_Problem description_.
Can the data below be set down again exactly, line for line?

-- Start Data section --

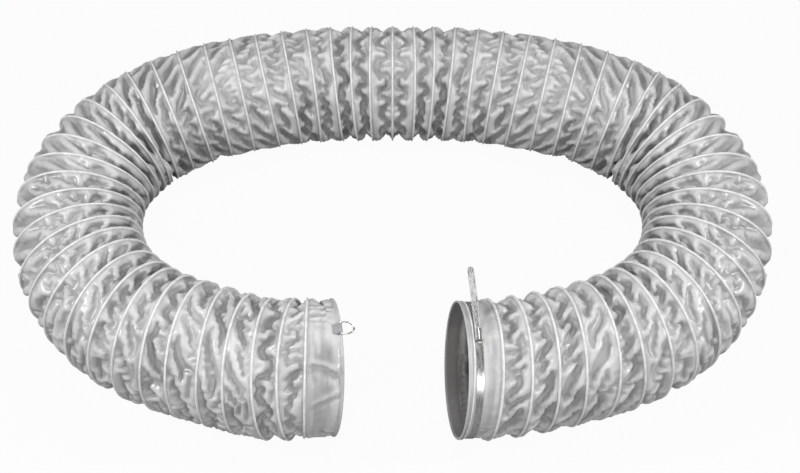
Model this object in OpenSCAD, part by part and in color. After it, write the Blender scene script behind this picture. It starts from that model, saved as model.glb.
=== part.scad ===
// Flexible air duct, lying in a C with both mouths to the front.
// Origin: on the floor, under the middle of the bounding box. +Z up, mouths towards -Y.

/* [Duct] */
// Inner diameter of the end cuffs, which is the pipe size that the duct fits
bore_d = 300; // [240:5:400]
// Thickness of the coated fabric, with its seams
fabric_t = 1.5; // [1:0.1:2.5]
// Height of a rib over the slack fabric between two ribs
rib_h = 10; // [4:1:16]
// Distance from one rib to the next along the middle of the duct
rib_pitch = 60; // [50:1:80]
// Lean of the ribs at the back: how far the wire runs on, from the middle of a rib to its top
back_lean = 13; // [0:1:20]
// Lean of the ribs at the front, where the turns have tipped further over
front_lean = 24; // [0:1:28]
// Number of flat sides that stand for the round of the fabric
sides = 15; // [12:1:16]

/* [Sections] */
// Ribs on the middle section, at the back of the C
middle_ribs = 5; // [3:2:7]
// Ribs on each bending section
bend_ribs = 5; // [4:1:6]
// Ribs on each arm section, which folds up or pulls out
arm_ribs = 3; // [2:1:5]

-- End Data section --

_Reply_.
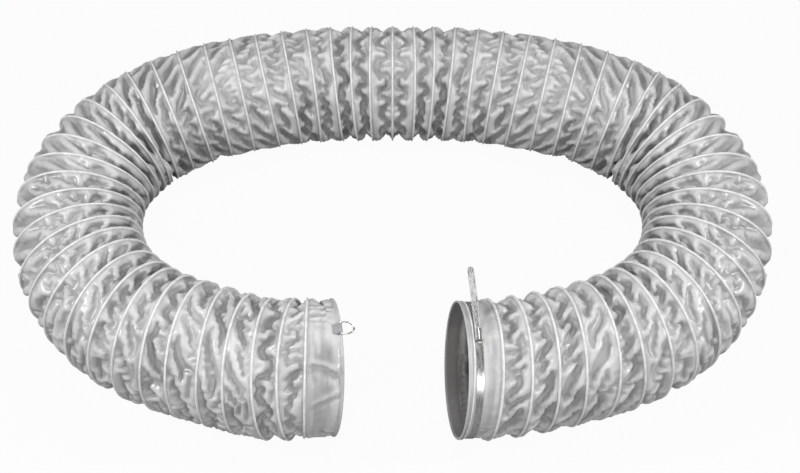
Model this object in OpenSCAD, part by part and in color. After it, write the Blender scene script behind this picture. It starts from that model, saved as model.glb.
=== part.scad ===
// Flexible air duct, lying in a C with both mouths to the front.
// Origin: on the floor, under the middle of the bounding box. +Z up, mouths towards -Y.

/* [Duct] */
// Inner diameter of the end cuffs, which is the pipe size that the duct fits
bore_d = 300; // [240:5:400]
// Thickness of the coated fabric, with its seams
fabric_t = 1.5; // [1:0.1:2.5]
// Height of a rib over the slack fabric between two ribs
rib_h = 10; // [4:1:16]
// Distance from one rib to the next along the middle of the duct
rib_pitch = 60; // [50:1:80]
// Lean of the ribs at the back: how far the wire runs on, from the middle of a rib to its top
back_lean = 13; // [0:1:20]
// Lean of the ribs at the front, where the turns have tipped further over
front_lean = 24; // [0:1:28]
// Number of flat sides that stand for the round of the fabric
sides = 15; // [12:1:16]

/* [Sections] */
// Ribs on the middle section, at the back of the C
middle_ribs = 5; // [3:2:7]
// Ribs on each bending section
bend_ribs = 5; // [4:1:6]
// Ribs on each arm section, which folds up or pulls out
arm_ribs = 3; // [2:1:5]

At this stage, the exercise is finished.